Recently, Brian told me that the FFT-IFFT processing is handled by the host
side. Can I know how this is done exactly? Is there any relevant
documentation for this on the Wiki?

Did you read this:
http://www.gnu.org/software/gnuradio/doc/exploring-gnuradio.html? The
document is a bit old, but still give a very good introduction to the
basics of GNU Radio.

I read in an earlier thread that you want to do the (I)FFT processing
in the FPGA. This is not how it is intended to be used. GNU Radio is a
software radio framework, and the goal is to move as much of the
signal processing as possible onto the host computer. Moving the FFT
back to the FPGA would therefore be a step backward in the software
approach. This is just my personal opinion, so feel free to spank me
with a 10 foot monopole if your view is different :slight_smile:


Trond D.

Trond D. wrote:

I read in an earlier thread that you want to do the (I)FFT processing
in the FPGA. This is not how it is intended to be used. GNU Radio is a
software radio framework, and the goal is to move as much of the
signal processing as possible onto the host computer. Moving the FFT
back to the FPGA would therefore be a step backward in the software
approach. This is just my personal opinion, so feel free to spank me
with a 10 foot monopole if your view is different :slight_smile:

An interesting debate. FPGA is indeed hardware, but I’d argue that if
the (I)FFT can be done faster on the FPGA and can use the appropriate
window sizes, etc (eg on-the-fly reconfigurable) that it would still
technically meet the definition of ‘software’. If it frees up USB
bandwidth somehow or frees up host-CPU and lets the host have more
resources left to do its job and we’re not really doing a mode-specific
function that locks us into MIMO or GMSK or OFDM, etc that it would be
OK by me as a consumer.

That Cyclone FPGA was awfully full last I checked- I don’t know enough
about this type of thing to say it wouldn’t fit, but it seems at least
possible that the amount of real-estate required to do the FFT might be
more than the current generation USRP could handle?

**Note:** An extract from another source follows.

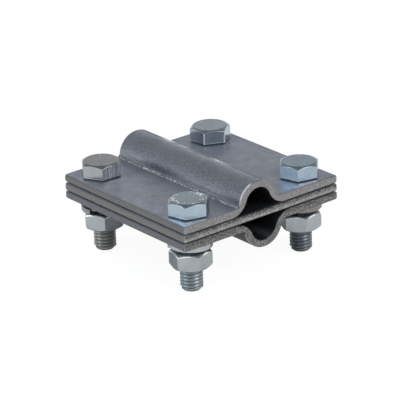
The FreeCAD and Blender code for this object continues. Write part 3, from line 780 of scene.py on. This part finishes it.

IANAE (expert), but I thought the debate was interesting enough to risk
embarassment :slight_smile:

Brett L. Trotter wrote:

That Cyclone FPGA was awfully full last I checked- I don’t know enough
about this type of thing to say it wouldn’t fit, but it seems at least
possible that the amount of real-estate required to do the FFT might be
more than the current generation USRP could handle?

On that note, does anyone how much of the Cyclone we’re currently using?
This whole discussion may be moot for the time being…

-Roshan

“Brett L. Trotter” [email protected] wrote: Trond D. wrote:

I read in an earlier thread that you want to do the (I)FFT processing
in the FPGA. This is not how it is intended to be used. GNU Radio is a
software radio framework, and the goal is to move as much of the
signal processing as possible onto the host computer. Moving the FFT
back to the FPGA would therefore be a step backward in the software
approach. This is just my personal opinion, so feel free to spank me
with a 10 foot monopole if your view is different :slight_smile:

An interesting debate. FPGA is indeed hardware, but I’d argue that if
the (I)FFT can be done faster on the FPGA and can use the appropriate
window sizes, etc (eg on-the-fly reconfigurable) that it would still
technically meet the definition of ‘software’. If it frees up USB
bandwidth somehow or frees up host-CPU and lets the host have more
resources left to do its job and we’re not really doing a mode-specific
function that locks us into MIMO or GMSK or OFDM, etc that it would be
OK by me as a consumer.

That Cyclone FPGA was awfully full last I checked- I don’t know enough
about this type of thing to say it wouldn’t fit, but it seems at least
possible that the amount of real-estate required to do the FFT might be
more than the current generation USRP could handle?

IANAE (expert), but I thought the debate was interesting enough to risk
embarassment :slight_smile:

yes, as Brett said that the FFT can be done on FPGA faster. Because it
will provide us the benefit that we can process task parallaly in the
host computer(DSP) and FPGA… earlier we were trying to use a Xilinx
board but later saw USRP with more features compared to xilinx one…

so we thought of implementing OFDM processing function,
Thats why we thought, lets start with mainly, Up conversion,
Downconversion and FFT /IFFT…

but things does not look so easy, because in this the first task is to
change the RBF file generated for our purpose and accordingly we need to
make change in the USRP documentation, for example Python and C
program…

but really we have got stucked to this point… so if you people can
help us…

Thank you
pankaj

On 3/8/07, Roshan B. [email protected] wrote:

On that note, does anyone how much of the Cyclone we’re currently using?
This whole discussion may be moot for the time being…

There’s some space in there if you disable some portions of the RX
chain.

Plus there is a good amount of RAM still left over in the entire design.